§ **SHORT EXERCISE**: Look below for the line containing "# --- write"; from there through the line containing "before = set(bpy.data.objects)", both lines included, please set down each line exactly and nothing else.

%%

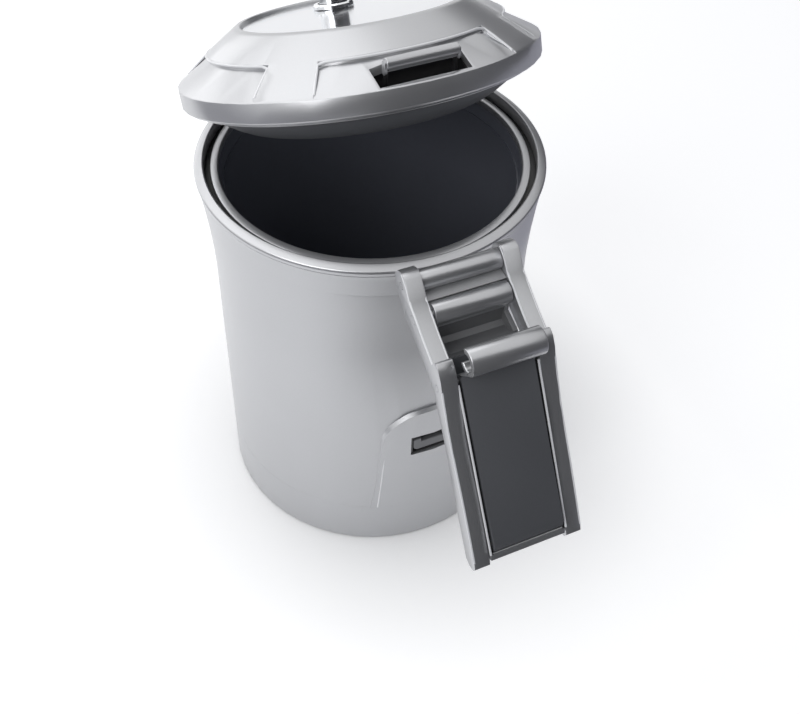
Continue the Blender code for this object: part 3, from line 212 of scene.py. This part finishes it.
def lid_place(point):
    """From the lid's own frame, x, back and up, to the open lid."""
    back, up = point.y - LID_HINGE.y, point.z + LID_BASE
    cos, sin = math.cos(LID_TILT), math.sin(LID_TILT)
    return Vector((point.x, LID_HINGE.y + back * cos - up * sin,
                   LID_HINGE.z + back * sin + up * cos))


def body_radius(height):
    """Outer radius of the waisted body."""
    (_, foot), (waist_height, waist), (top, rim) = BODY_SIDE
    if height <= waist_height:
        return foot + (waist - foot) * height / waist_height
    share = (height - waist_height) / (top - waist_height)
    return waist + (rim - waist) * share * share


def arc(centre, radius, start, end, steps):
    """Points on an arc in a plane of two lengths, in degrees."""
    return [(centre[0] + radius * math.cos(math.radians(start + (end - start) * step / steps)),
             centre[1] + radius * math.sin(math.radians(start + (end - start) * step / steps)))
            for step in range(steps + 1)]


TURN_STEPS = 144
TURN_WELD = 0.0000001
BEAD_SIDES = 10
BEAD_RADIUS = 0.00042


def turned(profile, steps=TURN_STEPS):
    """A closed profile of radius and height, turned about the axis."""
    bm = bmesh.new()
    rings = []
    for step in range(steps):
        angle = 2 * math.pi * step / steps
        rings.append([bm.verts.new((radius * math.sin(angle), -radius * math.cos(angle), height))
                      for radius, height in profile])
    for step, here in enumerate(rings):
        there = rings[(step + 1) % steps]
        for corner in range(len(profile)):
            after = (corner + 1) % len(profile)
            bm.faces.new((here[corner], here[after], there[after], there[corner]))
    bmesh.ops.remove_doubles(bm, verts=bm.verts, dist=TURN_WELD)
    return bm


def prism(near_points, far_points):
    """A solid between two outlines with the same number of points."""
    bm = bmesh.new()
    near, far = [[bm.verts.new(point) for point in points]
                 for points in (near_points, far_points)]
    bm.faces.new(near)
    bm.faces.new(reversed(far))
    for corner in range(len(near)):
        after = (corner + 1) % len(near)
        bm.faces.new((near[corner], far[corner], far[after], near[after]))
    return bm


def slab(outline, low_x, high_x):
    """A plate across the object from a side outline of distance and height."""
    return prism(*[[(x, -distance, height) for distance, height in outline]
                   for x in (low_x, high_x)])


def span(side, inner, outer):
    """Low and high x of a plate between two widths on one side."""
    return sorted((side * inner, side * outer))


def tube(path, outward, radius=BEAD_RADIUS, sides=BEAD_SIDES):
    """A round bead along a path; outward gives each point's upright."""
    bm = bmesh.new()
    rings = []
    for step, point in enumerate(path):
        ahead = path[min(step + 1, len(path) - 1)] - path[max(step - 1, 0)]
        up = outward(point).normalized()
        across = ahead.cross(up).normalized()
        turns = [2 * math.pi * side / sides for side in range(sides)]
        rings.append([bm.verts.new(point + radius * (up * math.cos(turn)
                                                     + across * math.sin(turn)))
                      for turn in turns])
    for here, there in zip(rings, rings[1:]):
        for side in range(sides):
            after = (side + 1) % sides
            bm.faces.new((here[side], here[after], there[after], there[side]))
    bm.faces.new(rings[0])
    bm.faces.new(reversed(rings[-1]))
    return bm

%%
%%

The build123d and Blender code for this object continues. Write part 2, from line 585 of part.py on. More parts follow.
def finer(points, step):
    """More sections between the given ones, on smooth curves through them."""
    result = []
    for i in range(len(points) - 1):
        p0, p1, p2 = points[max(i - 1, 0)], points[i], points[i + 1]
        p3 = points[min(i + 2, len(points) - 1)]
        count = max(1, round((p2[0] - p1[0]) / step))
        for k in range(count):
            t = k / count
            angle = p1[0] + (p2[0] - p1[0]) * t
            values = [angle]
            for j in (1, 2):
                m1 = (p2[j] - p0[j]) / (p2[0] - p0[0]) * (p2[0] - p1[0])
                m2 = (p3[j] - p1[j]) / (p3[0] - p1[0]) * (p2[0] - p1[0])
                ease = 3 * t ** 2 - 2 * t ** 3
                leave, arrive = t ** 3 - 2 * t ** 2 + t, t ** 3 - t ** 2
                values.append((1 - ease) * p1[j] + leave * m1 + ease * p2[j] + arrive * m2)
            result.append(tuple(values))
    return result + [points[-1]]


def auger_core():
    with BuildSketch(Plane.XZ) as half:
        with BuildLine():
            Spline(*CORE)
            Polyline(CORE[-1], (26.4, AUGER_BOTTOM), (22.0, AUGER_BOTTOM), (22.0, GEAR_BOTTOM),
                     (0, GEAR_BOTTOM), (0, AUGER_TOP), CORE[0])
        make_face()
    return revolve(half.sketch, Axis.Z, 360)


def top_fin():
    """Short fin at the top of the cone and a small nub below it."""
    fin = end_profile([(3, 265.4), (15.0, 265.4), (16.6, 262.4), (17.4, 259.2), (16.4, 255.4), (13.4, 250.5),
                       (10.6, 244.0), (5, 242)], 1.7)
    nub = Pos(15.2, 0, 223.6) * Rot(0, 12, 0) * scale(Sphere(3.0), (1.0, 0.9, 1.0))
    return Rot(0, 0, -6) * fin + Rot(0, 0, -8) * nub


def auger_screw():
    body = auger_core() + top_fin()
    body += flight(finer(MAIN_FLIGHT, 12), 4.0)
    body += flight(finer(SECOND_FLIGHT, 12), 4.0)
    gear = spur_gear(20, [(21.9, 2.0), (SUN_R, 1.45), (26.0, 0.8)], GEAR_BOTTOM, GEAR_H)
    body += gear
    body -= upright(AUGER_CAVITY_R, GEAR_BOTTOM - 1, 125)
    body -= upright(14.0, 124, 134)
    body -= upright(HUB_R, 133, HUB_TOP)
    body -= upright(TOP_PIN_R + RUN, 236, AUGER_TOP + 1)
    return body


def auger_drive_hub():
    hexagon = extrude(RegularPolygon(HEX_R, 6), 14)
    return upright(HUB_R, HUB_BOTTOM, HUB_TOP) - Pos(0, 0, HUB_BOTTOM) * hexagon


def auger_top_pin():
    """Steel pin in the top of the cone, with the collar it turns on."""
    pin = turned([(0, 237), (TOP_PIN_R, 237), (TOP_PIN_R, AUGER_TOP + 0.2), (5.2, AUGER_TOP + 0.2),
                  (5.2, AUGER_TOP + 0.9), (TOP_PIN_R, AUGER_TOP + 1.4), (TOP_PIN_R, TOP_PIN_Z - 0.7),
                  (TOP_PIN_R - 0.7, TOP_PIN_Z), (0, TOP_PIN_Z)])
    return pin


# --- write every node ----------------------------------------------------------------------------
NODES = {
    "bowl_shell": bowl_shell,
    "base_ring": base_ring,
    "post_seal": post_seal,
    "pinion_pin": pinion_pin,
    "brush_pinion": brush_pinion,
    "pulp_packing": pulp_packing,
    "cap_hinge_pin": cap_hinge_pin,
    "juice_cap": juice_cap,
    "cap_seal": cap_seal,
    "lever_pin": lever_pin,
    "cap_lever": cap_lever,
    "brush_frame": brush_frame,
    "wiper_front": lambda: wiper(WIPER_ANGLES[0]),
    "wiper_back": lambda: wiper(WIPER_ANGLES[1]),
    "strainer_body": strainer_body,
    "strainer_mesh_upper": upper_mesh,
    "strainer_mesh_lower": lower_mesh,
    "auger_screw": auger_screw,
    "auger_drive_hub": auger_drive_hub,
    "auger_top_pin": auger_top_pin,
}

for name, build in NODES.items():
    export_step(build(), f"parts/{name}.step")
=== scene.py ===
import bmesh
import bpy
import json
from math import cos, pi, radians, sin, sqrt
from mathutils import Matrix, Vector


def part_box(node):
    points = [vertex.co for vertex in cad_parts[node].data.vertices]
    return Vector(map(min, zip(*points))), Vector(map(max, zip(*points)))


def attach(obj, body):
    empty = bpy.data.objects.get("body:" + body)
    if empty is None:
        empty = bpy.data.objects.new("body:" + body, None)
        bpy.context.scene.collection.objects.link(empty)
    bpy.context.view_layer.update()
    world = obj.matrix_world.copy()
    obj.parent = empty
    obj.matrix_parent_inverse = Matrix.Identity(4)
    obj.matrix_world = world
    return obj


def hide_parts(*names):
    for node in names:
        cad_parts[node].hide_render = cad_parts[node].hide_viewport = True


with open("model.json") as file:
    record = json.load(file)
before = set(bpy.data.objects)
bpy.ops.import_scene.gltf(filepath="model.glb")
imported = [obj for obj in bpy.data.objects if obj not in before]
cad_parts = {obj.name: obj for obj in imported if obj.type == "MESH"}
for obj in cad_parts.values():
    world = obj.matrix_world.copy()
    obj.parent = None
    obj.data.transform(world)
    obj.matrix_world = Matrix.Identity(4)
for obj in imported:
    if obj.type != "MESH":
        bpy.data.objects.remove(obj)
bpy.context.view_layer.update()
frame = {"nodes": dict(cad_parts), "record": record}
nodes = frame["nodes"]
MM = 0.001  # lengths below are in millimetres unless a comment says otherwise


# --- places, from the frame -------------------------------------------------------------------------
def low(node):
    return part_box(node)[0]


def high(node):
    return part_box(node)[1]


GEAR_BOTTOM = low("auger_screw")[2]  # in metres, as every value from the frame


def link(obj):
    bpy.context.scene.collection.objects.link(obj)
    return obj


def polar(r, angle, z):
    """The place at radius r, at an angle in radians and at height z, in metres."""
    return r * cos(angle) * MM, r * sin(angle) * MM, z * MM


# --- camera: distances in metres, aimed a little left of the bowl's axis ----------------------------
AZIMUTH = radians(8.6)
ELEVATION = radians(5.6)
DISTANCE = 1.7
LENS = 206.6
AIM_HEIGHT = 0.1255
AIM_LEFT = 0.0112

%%
%%

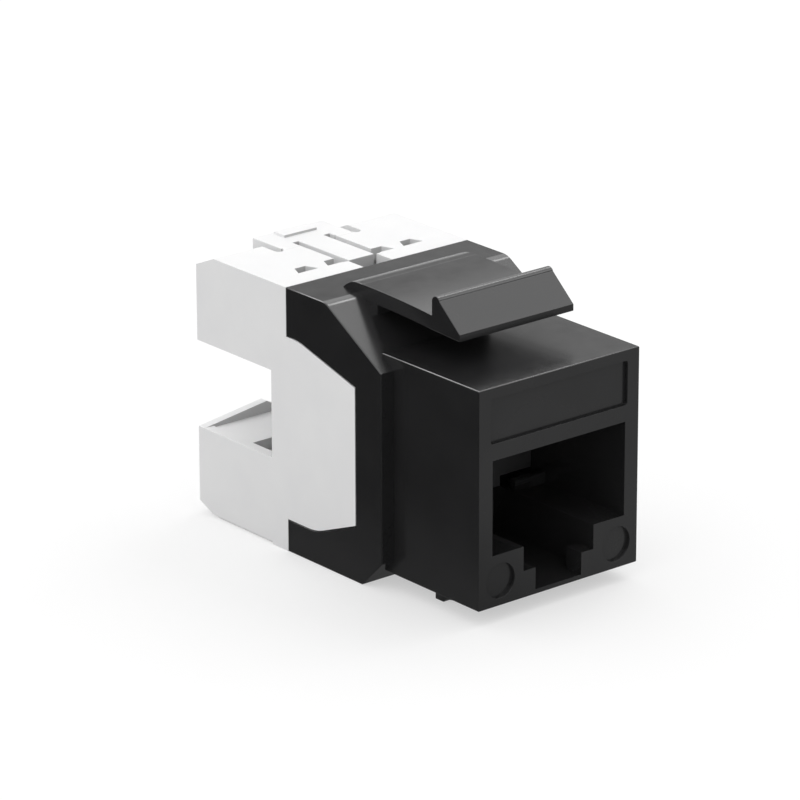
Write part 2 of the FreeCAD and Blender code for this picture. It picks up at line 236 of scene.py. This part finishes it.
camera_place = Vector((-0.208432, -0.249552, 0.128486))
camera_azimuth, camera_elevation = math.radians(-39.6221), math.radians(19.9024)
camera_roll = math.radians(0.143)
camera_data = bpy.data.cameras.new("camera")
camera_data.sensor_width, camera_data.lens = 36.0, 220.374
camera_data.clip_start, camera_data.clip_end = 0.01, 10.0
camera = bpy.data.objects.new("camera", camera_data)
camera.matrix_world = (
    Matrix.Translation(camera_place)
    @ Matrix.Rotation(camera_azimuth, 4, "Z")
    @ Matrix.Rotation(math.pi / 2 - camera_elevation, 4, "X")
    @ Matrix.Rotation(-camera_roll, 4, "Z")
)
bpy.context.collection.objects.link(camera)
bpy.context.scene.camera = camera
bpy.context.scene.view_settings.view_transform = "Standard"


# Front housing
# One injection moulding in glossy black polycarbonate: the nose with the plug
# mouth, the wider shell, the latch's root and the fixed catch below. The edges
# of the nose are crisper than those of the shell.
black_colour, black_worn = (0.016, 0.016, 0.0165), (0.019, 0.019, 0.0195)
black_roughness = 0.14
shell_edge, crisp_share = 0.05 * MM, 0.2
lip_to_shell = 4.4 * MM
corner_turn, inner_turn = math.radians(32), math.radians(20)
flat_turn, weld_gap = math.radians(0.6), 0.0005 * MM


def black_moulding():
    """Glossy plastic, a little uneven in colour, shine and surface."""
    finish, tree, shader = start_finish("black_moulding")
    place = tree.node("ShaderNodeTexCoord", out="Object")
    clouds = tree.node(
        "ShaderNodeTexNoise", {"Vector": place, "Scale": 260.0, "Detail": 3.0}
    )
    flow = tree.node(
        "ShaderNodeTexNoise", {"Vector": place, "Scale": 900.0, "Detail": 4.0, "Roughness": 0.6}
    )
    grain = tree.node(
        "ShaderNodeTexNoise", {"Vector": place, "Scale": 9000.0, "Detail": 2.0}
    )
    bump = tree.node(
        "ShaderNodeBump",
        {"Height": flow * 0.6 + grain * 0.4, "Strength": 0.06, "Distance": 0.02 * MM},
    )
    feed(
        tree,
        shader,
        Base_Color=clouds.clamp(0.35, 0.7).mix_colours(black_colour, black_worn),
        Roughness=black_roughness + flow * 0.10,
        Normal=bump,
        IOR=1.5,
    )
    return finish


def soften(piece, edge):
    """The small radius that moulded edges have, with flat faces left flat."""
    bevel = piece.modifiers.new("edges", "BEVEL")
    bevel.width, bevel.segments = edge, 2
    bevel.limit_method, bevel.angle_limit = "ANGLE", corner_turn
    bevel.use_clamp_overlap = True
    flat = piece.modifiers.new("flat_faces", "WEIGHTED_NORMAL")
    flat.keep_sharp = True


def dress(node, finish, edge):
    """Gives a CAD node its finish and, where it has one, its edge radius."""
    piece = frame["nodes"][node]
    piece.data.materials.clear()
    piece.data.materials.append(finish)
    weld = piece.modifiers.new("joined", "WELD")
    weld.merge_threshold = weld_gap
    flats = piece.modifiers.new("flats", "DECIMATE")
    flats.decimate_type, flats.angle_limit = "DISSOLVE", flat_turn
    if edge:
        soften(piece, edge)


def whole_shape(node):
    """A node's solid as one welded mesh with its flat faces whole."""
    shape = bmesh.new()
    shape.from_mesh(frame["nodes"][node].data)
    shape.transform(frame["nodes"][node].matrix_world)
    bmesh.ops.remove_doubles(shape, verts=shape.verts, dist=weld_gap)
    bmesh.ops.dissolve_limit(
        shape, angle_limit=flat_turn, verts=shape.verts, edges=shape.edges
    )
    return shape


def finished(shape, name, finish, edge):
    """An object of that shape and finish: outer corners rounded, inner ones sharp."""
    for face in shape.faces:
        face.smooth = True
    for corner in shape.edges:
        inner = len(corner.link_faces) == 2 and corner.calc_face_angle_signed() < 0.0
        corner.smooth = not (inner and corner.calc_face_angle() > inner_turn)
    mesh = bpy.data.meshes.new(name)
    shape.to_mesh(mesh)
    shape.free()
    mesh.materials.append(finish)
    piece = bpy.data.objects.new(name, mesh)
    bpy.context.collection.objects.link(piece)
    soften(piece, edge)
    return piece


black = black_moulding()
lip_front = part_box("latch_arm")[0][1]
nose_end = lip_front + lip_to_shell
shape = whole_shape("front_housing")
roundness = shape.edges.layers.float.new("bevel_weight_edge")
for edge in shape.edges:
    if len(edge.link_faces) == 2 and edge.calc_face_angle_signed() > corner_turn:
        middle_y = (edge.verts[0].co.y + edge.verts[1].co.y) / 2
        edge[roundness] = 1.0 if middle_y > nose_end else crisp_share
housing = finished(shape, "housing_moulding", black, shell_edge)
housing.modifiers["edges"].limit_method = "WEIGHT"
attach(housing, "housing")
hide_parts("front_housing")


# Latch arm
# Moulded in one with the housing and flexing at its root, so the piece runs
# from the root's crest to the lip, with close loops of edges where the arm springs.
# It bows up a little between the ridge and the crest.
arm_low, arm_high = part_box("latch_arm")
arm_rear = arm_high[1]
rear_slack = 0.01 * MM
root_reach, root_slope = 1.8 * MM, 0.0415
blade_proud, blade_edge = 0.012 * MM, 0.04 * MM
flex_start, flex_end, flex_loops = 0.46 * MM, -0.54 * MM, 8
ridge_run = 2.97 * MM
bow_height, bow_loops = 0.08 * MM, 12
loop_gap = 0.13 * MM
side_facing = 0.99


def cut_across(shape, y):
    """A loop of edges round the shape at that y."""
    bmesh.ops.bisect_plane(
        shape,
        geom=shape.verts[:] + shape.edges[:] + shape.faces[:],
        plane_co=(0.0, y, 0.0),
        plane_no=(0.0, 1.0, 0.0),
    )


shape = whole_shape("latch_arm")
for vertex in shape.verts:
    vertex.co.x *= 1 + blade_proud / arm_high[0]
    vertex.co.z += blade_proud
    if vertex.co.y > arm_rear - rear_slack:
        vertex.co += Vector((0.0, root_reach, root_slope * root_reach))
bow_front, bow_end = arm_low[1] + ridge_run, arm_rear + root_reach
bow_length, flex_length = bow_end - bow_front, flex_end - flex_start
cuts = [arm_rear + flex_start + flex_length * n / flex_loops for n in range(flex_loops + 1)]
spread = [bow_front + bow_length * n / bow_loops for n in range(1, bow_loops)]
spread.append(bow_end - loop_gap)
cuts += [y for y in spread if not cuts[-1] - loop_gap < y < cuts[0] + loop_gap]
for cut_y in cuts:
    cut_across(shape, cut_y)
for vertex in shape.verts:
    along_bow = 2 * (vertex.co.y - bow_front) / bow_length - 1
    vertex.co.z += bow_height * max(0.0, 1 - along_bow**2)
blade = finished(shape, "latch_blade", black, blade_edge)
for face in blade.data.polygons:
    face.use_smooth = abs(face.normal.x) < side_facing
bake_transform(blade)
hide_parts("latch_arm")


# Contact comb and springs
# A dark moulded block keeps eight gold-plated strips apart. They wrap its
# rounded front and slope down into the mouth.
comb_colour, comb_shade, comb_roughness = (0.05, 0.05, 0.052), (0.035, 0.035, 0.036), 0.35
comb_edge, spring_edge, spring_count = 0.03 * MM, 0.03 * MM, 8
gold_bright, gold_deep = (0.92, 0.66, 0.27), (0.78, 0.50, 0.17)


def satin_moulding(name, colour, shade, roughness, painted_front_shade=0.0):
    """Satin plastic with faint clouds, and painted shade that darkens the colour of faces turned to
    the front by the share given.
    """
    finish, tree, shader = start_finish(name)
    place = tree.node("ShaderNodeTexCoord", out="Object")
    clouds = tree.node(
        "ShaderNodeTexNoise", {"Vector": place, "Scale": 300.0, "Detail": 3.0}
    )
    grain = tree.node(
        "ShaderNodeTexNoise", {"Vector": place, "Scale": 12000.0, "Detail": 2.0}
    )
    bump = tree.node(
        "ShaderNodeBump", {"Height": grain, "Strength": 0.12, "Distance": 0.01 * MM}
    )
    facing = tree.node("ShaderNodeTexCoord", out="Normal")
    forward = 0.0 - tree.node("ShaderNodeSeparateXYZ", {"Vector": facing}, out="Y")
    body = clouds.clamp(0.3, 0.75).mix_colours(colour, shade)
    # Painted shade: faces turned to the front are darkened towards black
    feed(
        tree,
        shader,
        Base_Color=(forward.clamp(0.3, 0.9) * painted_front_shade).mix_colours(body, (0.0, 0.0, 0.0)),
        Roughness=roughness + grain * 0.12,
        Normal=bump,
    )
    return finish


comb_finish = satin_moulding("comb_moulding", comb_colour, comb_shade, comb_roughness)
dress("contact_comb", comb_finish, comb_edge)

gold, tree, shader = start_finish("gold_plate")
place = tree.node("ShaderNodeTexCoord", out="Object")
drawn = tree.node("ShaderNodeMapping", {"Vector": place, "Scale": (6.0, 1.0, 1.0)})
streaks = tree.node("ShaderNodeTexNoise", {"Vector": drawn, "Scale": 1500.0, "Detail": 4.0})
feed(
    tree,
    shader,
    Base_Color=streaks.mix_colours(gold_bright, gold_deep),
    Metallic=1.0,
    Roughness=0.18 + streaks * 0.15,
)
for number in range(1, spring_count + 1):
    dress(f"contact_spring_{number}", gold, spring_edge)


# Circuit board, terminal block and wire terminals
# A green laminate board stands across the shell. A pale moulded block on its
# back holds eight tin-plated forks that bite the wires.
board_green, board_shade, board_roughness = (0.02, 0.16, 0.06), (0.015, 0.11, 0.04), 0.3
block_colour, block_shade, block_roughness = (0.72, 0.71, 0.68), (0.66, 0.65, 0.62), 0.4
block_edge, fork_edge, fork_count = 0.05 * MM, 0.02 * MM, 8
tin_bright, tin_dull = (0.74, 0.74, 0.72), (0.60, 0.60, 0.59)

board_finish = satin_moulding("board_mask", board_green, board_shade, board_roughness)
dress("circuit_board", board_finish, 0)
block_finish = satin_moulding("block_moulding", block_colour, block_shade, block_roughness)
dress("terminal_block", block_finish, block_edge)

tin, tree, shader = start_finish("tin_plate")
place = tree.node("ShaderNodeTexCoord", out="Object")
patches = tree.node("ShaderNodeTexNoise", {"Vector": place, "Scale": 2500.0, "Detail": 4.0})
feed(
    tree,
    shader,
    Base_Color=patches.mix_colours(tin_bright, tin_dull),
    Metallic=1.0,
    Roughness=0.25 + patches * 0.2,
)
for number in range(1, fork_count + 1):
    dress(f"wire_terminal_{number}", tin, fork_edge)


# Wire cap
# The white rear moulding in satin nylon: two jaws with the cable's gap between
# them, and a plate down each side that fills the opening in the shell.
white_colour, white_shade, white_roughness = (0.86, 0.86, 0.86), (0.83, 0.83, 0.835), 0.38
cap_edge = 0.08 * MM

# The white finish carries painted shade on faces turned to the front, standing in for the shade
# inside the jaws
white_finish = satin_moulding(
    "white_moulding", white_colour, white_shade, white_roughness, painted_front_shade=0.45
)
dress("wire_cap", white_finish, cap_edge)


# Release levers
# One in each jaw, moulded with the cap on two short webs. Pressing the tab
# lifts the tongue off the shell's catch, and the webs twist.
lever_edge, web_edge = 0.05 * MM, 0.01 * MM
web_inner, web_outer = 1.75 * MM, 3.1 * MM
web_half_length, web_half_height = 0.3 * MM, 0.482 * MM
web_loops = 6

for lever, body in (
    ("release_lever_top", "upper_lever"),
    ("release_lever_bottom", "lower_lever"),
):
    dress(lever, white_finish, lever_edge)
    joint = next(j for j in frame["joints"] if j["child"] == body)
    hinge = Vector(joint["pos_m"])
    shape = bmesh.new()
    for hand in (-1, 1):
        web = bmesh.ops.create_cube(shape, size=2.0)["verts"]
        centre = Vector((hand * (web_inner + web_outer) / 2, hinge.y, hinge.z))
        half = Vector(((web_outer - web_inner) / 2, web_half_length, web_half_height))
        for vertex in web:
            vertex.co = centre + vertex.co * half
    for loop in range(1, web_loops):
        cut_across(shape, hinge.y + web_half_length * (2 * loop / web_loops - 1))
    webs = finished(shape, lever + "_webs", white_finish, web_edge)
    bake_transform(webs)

%%

§ **WRITTEN RESPONSE**:
# --- write every node ----------------------------------------------------------------------------
NODES = {
    "bowl_shell": bowl_shell,
    "base_ring": base_ring,
    "post_seal": post_seal,
    "pinion_pin": pinion_pin,
    "brush_pinion": brush_pinion,
    "pulp_packing": pulp_packing,
    "cap_hinge_pin": cap_hinge_pin,
    "juice_cap": juice_cap,
    "cap_seal": cap_seal,
    "lever_pin": lever_pin,
    "cap_lever": cap_lever,
    "brush_frame": brush_frame,
    "wiper_front": lambda: wiper(WIPER_ANGLES[0]),
    "wiper_back": lambda: wiper(WIPER_ANGLES[1]),
    "strainer_body": strainer_body,
    "strainer_mesh_upper": upper_mesh,
    "strainer_mesh_lower": lower_mesh,
    "auger_screw": auger_screw,
    "auger_drive_hub": auger_drive_hub,
    "auger_top_pin": auger_top_pin,
}

for name, build in NODES.items():
    export_step(build(), f"parts/{name}.step")
=== scene.py ===
import bmesh
import bpy
import json
from math import cos, pi, radians, sin, sqrt
from mathutils import Matrix, Vector


def part_box(node):
    points = [vertex.co for vertex in cad_parts[node].data.vertices]
    return Vector(map(min, zip(*points))), Vector(map(max, zip(*points)))


def attach(obj, body):
    empty = bpy.data.objects.get("body:" + body)
    if empty is None:
        empty = bpy.data.objects.new("body:" + body, None)
        bpy.context.scene.collection.objects.link(empty)
    bpy.context.view_layer.update()
    world = obj.matrix_world.copy()
    obj.parent = empty
    obj.matrix_parent_inverse = Matrix.Identity(4)
    obj.matrix_world = world
    return obj


def hide_parts(*names):
    for node in names:
        cad_parts[node].hide_render = cad_parts[node].hide_viewport = True


with open("model.json") as file:
    record = json.load(file)
before = set(bpy.data.objects)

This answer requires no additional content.